Квартиру в конце длинного коридора, загроможденного бутылями и пустыми ящиками, отделяли от жизни аптечные запахи. Глубже уходящая в дом, чем рабочая комната Жана, она освещалась маленькими окошечками под потолком.
Спальня без окон выходила в ванную комнату. Сюзанна жаловалась, что никогда не знает, какая погода на улице.
— Какая погода? Где Жан?
— Погода хорошая. Жан в аптеке.
За дверью ванной комнаты находилась ванна на когтистых лапах, волочащая пузо по полу, как такса.
— Единственное животное в доме, — говорила Сюзанна.
— Ты здесь моешься?
— Я здесь скучаю. Когда мне уж очень скучно, я моюсь; тру себя пемзой. Посмотри, какие у меня гладкие локти. Я часто скучаю.
— Я тоже.
Я целовал Сюзанну. Мы возвращались в аптеку.
— Ну вот, мы готовы.
Жан снимал халат. Мы уходили в Азру, маленький рыболовный порт рядом с предместьем Мсаллаха: поселковая площадь, загроможденная сетями и лодками, и поселок, включая колокольню, поднимавшийся по горному склону. Гора там отвесно уходила в море.
После купания мы часто обедали под деревьями, в баре финикиян. Ветром вздувало скатерть; под столом бродили куры. К моему колену прикасалось колено Сюзанны. Еще стояло лето.
Однажды вечером заведующий почтой в больнице вручил мне три письма, по письму для каждого из интернов. Я раскрыл то, что было адресовано мне. Это был приказ о призыве на военную службу: «немедленно явиться в управление военно-медицинской службы в Ифри». Мне пришлось перечитать письмо несколько раз. Давно ожидаемое событие так поразило меня, что глаза мои словно затуманило.

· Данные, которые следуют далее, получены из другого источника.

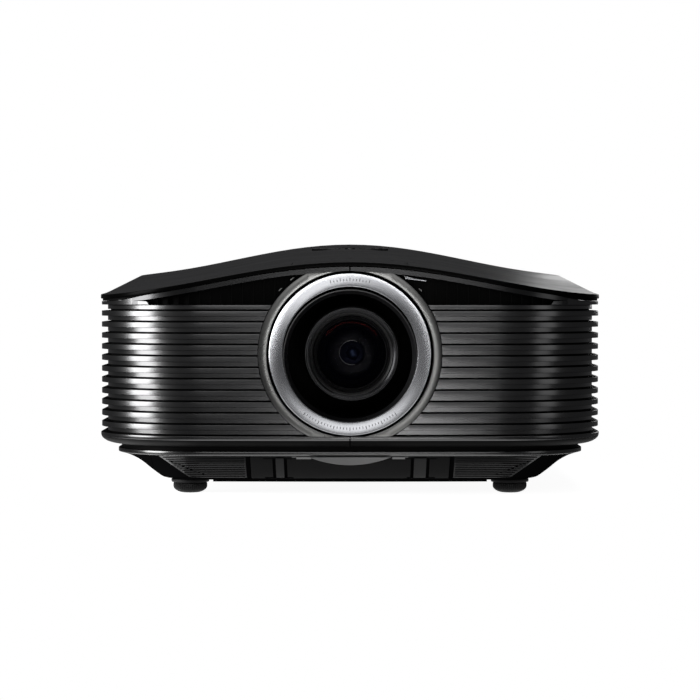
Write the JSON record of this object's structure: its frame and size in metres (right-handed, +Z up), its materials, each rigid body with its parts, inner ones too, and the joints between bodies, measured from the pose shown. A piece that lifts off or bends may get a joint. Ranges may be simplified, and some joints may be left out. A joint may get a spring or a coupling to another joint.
{
  "type": "home cinema projector",
  "caption": "Free-standing home cinema projector with a finned casing, a waved top cover, a shifting zoom lens in a silver ring, screw feet and rear connectors.",
  "frame": {"origin": "on the supporting surface, under the middle of the overall box", "axes": "+Z up, +Y to the rear, so the lens looks along -Y; +X is to the right as seen from in front of the lens looking along +Y"},
  "size_m": [0.384, 0.493, 0.1974],
  "materials": {
    "cover": "fine matte texture with a gloss edge",
    "fins": "satin metallic black",
    "gloss_black": "gloss",
    "matte_black": "matte",
    "silver": "fine brushed, satin",
    "lens_black": "satin black anodised",
    "lens_glass": "coated, polished",
    "rubber": "soft matte",
    "steel": "satin",
    "aluminium": "cast",
    "board": "solder mask",
    "ceramic": "glazed",
    "mirror": "polished",
    "smoked": "smoked, polished"
  },
  "bodies": {
    "root": {"right_fin_shell": "fins", "left_fin_shell": "fins", "top_cover": "cover", "right_intake_screen": "matte_black", "left_intake_screen": "matte_black", "control_panel": "gloss_black", "status_window": "smoked", "bottom_case": "gloss_black", "front_lower_panel": "gloss_black", "right_lower_grille": "matte_black", "left_lower_grille": "matte_black", "lens_bezel_ring": "silver", "lens_tunnel": "matte_black", "lens_chin": "fins", "shift_base": "matte_black", "dial_bracket": "steel", "light_engine_housing": "aluminium", "imaging_board": "board", "chip_heatsink": "aluminium", "colour_wheel_motor": "steel", "lamp_housing": "matte_black", "lamp_reflector": "mirror", "lamp_burner": "ceramic", "lamp_door": "matte_black", "main_board": "board", "power_supply": "aluminium", "exhaust_fan_frame": "matte_black", "intake_fan_frame": "matte_black", "rear_panel": "matte_black", "ac_inlet": "gloss_black", "connector_bank": "steel", "left_rear_foot": "rubber", "right_rear_foot": "rubber"},
    "shift_lid": {"lens_shift_lid": "cover"},
    "rocker": {"power_rocker": "matte_black"},
    "left_stud": {"left_foot_stud": "matte_black"},
    "right_stud": {"right_foot_stud": "matte_black"},
    "left_knob": {"left_foot_knob": "rubber"},
    "right_knob": {"right_foot_knob": "rubber"},
    "vertical_stage": {"vertical_carriage": "lens_black"},
    "lens_stage": {"horizontal_carriage": "lens_black", "lens_barrel": "lens_black"},
    "focus": {"focus_ring": "lens_black"},
    "focus_cell": {"front_lens_cell": "lens_black", "front_element": "lens_glass"},
    "zoom": {"zoom_ring": "rubber"},
    "zoom_cell": {"zoom_lens_group": "lens_glass"},
    "vertical_dial": {"vertical_shift_dial": "rubber"},
    "horizontal_dial": {"horizontal_shift_dial": "rubber"},
    "wheel": {"colour_wheel": "lens_glass"},
    "exhaust_rotor": {"exhaust_fan_rotor": "matte_black"},
    "intake_rotor": {"intake_fan_rotor": "matte_black"},
    "enter_key": {"enter_button": "fins"},
    "up_key": {"up_button": "fins"},
    "left_key": {"left_button": "fins"},
    "down_key": {"down_button": "fins"},
    "right_key": {"right_button": "fins"},
    "power_key": {"power_button": "fins"},
    "menu_key": {"menu_button": "fins"},
    "source_key": {"source_button": "fins"}
  },
  "joints": [
    {"name": "lid_hinge", "type": "hinge", "parent": "root", "child": "shift_lid", "pos_m": [0, -0.073, 0.1784], "axis": [-1, 0, 0], "range_deg": [0, 100]},
    {"name": "rocker_tilt", "type": "hinge", "parent": "root", "child": "rocker", "pos_m": [-0.09, 0.2407, 0.066], "axis": [-1, 0, 0], "range_deg": [0, 16]},
    {"name": "left_foot_screw", "type": "slide", "parent": "root", "child": "left_stud", "axis": [0, 0, -1], "range_m": [0, 0.01]},
    {"name": "right_foot_screw", "type": "slide", "parent": "root", "child": "right_stud", "axis": [0, 0, -1], "range_m": [0, 0.01]},
    {"name": "left_knob_turn", "type": "hinge", "parent": "left_stud", "child": "left_knob", "pos_m": [-0.1226, -0.175, 0.004], "axis": [0, 0, -1], "range_deg": [0, 1800.01]},
    {"name": "right_knob_turn", "type": "hinge", "parent": "right_stud", "child": "right_knob", "pos_m": [0.1226, -0.175, 0.004], "axis": [0, 0, -1], "range_deg": [0, 1800.01]},
    {"name": "vertical_shift", "type": "slide", "parent": "root", "child": "vertical_stage", "axis": [0, 0, 1], "range_m": [-0.007, 0.007]},
    {"name": "horizontal_shift", "type": "slide", "parent": "vertical_stage", "child": "lens_stage", "axis": [1, 0, 0], "range_m": [-0.004, 0.004]},
    {"name": "vertical_dial_turn", "type": "hinge", "parent": "root", "child": "vertical_dial", "pos_m": [-0.024, -0.1, 0.161], "axis": [0, 0, 1], "range_deg": [-540.01, 540.01]},
    {"name": "horizontal_dial_turn", "type": "hinge", "parent": "root", "child": "horizontal_dial", "pos_m": [0.024, -0.1, 0.161], "axis": [0, 0, 1], "range_deg": [-360.01, 360.01]},
    {"name": "focus_turn", "type": "hinge", "parent": "lens_stage", "child": "focus", "pos_m": [0.0012, 0, 0.1074], "axis": [0, -1, 0], "range_deg": [-60.01, 60.01]},
    {"name": "focus_travel", "type": "slide", "parent": "lens_stage", "child": "focus_cell", "axis": [0, -1, 0], "range_m": [-0.0025, 0.0025]},
    {"name": "zoom_turn", "type": "hinge", "parent": "lens_stage", "child": "zoom", "pos_m": [0.0012, 0, 0.1074], "axis": [0, -1, 0], "range_deg": [-30.01, 30.01]},
    {"name": "zoom_travel", "type": "slide", "parent": "lens_stage", "child": "zoom_cell", "axis": [0, -1, 0], "range_m": [-0.01, 0.01]},
    {"name": "wheel_spin", "type": "hinge", "parent": "root", "child": "wheel", "pos_m": [0.07, -0.046, 0.096], "axis": [1, 0, 0], "continuous": true},
    {"name": "exhaust_fan_spin", "type": "hinge", "parent": "root", "child": "exhaust_rotor", "pos_m": [0.096, 0.215, 0.102], "axis": [0, 1, 0], "continuous": true},
    {"name": "intake_fan_spin", "type": "hinge", "parent": "root", "child": "intake_rotor", "pos_m": [-0.1, -0.18, 0.098], "axis": [0, 1, 0], "continuous": true},
    {"name": "enter_press", "type": "slide", "parent": "root", "child": "enter_key", "axis": [0, 0.0539, -0.9985], "range_m": [0, 0.0008], "stiffness_N_per_m": 400, "springref_m": -0.001},
    {"name": "up_press", "type": "slide", "parent": "root", "child": "up_key", "axis": [0, 0.0539, -0.9985], "range_m": [0, 0.0008], "stiffness_N_per_m": 400, "springref_m": -0.001},
    {"name": "left_press", "type": "slide", "parent": "root", "child": "left_key", "axis": [0, 0.0539, -0.9985], "range_m": [0, 0.0008], "stiffness_N_per_m": 400, "springref_m": -0.001},
    {"name": "down_press", "type": "slide", "parent": "root", "child": "down_key", "axis": [0, 0.0539, -0.9985], "range_m": [0, 0.0008], "stiffness_N_per_m": 400, "springref_m": -0.001},
    {"name": "right_press", "type": "slide", "parent": "root", "child": "right_key", "axis": [0, 0.0539, -0.9985], "range_m": [0, 0.0008], "stiffness_N_per_m": 400, "springref_m": -0.001},
    {"name": "power_press", "type": "slide", "parent": "root", "child": "power_key", "axis": [0, 0.0539, -0.9985], "range_m": [0, 0.0008], "stiffness_N_per_m": 400, "springref_m": -0.001},
    {"name": "menu_press", "type": "slide", "parent": "root", "child": "menu_key", "axis": [0, 0.0539, -0.9985], "range_m": [0, 0.0008], "stiffness_N_per_m": 400, "springref_m": -0.001},
    {"name": "source_press", "type": "slide", "parent": "root", "child": "source_key", "axis": [0, 0.0539, -0.9985], "range_m": [0, 0.0008], "stiffness_N_per_m": 400, "springref_m": -0.001}
  ],
  "couplings": [
    {"joint": "left_knob_turn", "follows": "left_foot_screw", "rad_per_m": 3141.6},
    {"joint": "right_knob_turn", "follows": "right_foot_screw", "rad_per_m": 3141.6},
    {"joint": "vertical_dial_turn", "follows": "vertical_shift", "rad_per_m": 1346.4},
    {"joint": "horizontal_dial_turn", "follows": "horizontal_shift", "rad_per_m": 1570.8},
    {"joint": "focus_turn", "follows": "focus_travel", "rad_per_m": 418.88},
    {"joint": "zoom_turn", "follows": "zoom_travel", "rad_per_m": 52.36}
  ]
}
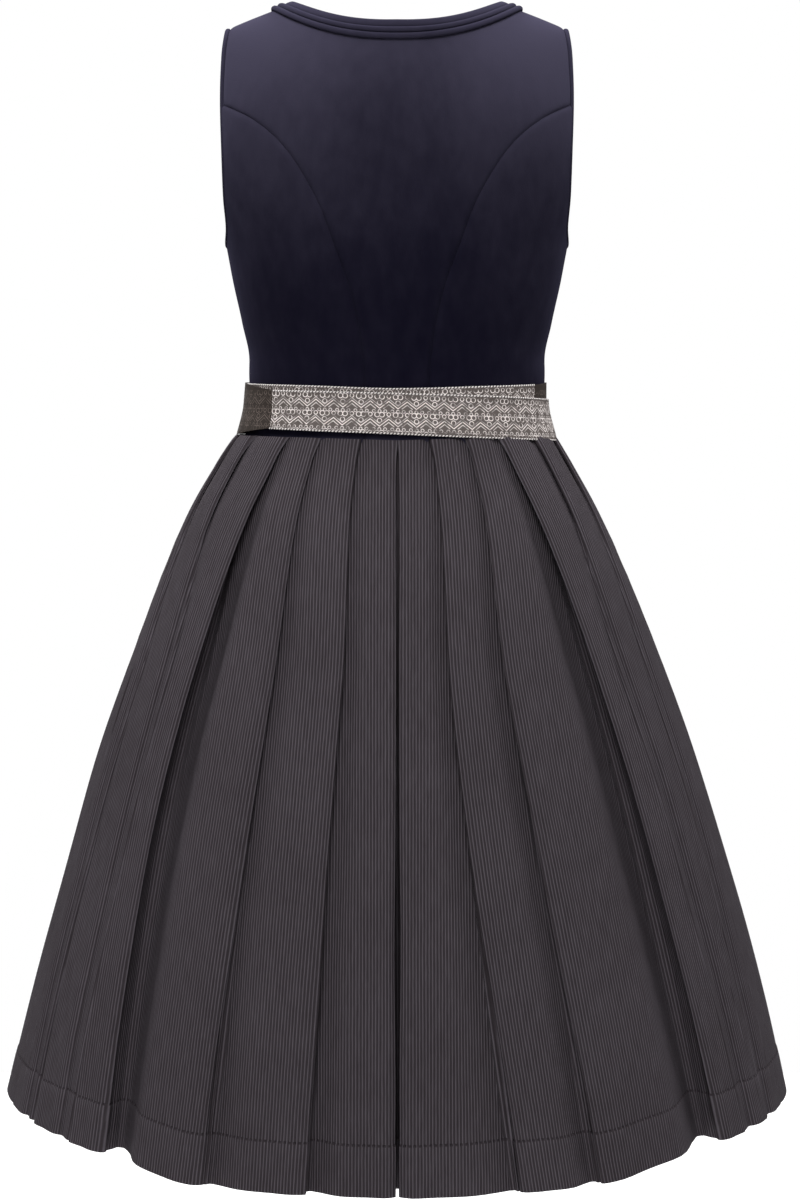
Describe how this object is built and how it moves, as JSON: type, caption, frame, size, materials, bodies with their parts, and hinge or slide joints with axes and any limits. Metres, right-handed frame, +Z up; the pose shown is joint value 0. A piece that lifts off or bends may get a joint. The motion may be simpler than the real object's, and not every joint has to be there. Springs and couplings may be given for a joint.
{
  "type": "dirndl with apron",
  "caption": "Sleeveless folk dress worn hollow: princess-seamed bodice, corded round neck, knife-pleated skirt, apron with waistband and wrapped tie belt.",
  "frame": {"origin": "midway between the two shoulders, where the wearer holds the dress up", "axes": "+Z up, the front of the dress faces -Y, +X towards the wearer's left"},
  "size_m": [0.694, 0.6609, 0.9842],
  "materials": {
    "velvet": "deep navy cotton velvet, soft sheen at the turning edges",
    "velvet_trim": "navy velvet band, cords and piping",
    "ribbed_cloth": "charcoal fine ribbed cloth, matt with a faint sheen on the ribs",
    "silver_jacquard": "silver-grey jacquard, satin lines on a darker ground",
    "taupe_jacquard": "taupe-brown jacquard, satin",
    "apron_cloth": "taupe satin-striped apron cloth",
    "button_metal": "antique silver"
  },
  "bodies": {
    "root": {"back": "velvet", "side_back_left": "velvet", "side_back_right": "velvet", "side_front_left": "velvet", "side_front_right": "velvet", "front_left": "velvet", "front_right": "velvet", "front_placket": "velvet", "neck_band": "velvet_trim", "neck_cord_inner": "velvet_trim", "neck_cord_outer": "velvet_trim", "armhole_piping_left": "velvet_trim", "armhole_piping_right": "velvet_trim", "button_1": "button_metal", "button_2": "button_metal", "button_3": "button_metal", "button_4": "button_metal", "button_5": "button_metal", "button_6": "button_metal", "button_7": "button_metal", "skirt_back": "ribbed_cloth", "skirt_front": "ribbed_cloth", "apron": "apron_cloth", "apron_waistband": "taupe_jacquard", "tie_over": "silver_jacquard", "tie_under": "silver_jacquard", "bow_knot": "silver_jacquard", "bow_loop_left": "silver_jacquard", "bow_loop_right": "silver_jacquard", "tie_end_left": "silver_jacquard", "tie_end_right": "silver_jacquard"}
  },
  "joints": []
}
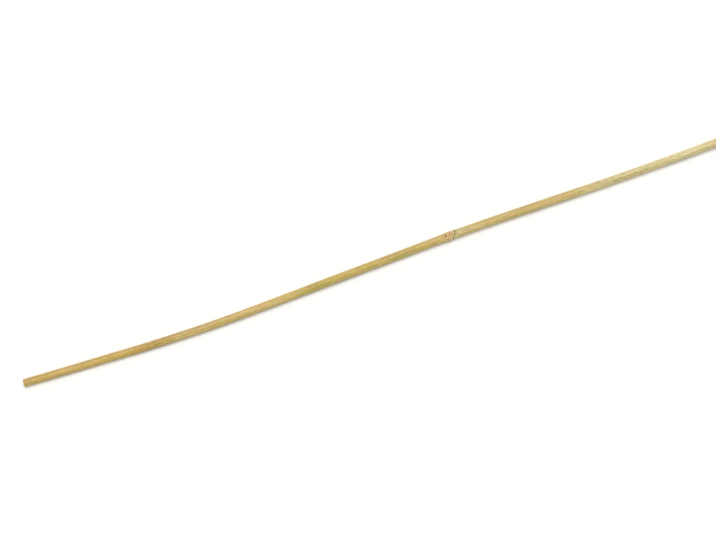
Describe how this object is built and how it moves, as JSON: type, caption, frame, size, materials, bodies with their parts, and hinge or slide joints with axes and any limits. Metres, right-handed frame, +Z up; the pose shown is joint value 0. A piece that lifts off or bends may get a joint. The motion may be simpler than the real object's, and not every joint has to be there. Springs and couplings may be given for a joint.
{
  "type": "bamboo cane",
  "caption": "Slender, slightly bent bamboo cane with ringed nodes and buds, tapering from root end to tip and sawn square at both ends.",
  "frame": {"origin": "middle of the cane's box, on the surface that it lies on", "axes": "+X along the cane from its tip end to its root end, +Z up from the surface, +Y to the left of +X"},
  "size_m": [0.9004, 0.0256, 0.0101],
  "materials": {
    "bamboo": "dry bamboo skin, straw yellow with green and tan stretches, satin, fine lengthwise fibres"
  },
  "bodies": {
    "root": {"cane": "bamboo"}
  },
  "joints": []
}
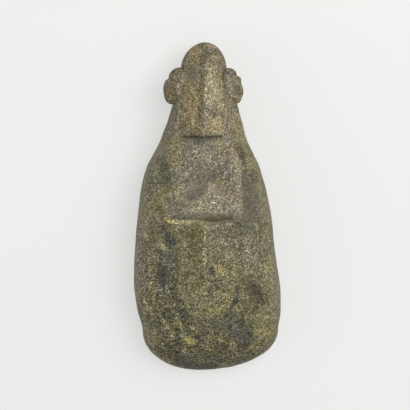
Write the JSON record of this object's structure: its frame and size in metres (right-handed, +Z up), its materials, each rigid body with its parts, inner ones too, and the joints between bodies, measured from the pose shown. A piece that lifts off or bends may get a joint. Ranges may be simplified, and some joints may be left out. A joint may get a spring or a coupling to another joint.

Моя любовь к Сюзанне сжалась во мне в комочек, и я, словно потеряв чувство глубины, не смог бы сказать, была ли то большая любовь, если взглянуть на нее издалека, или жалкая любовишка, если взглянуть на нее вблизи. Я почувствовал, что сильно краснею, и когда схлынула волна стыда, решил, что я спасен.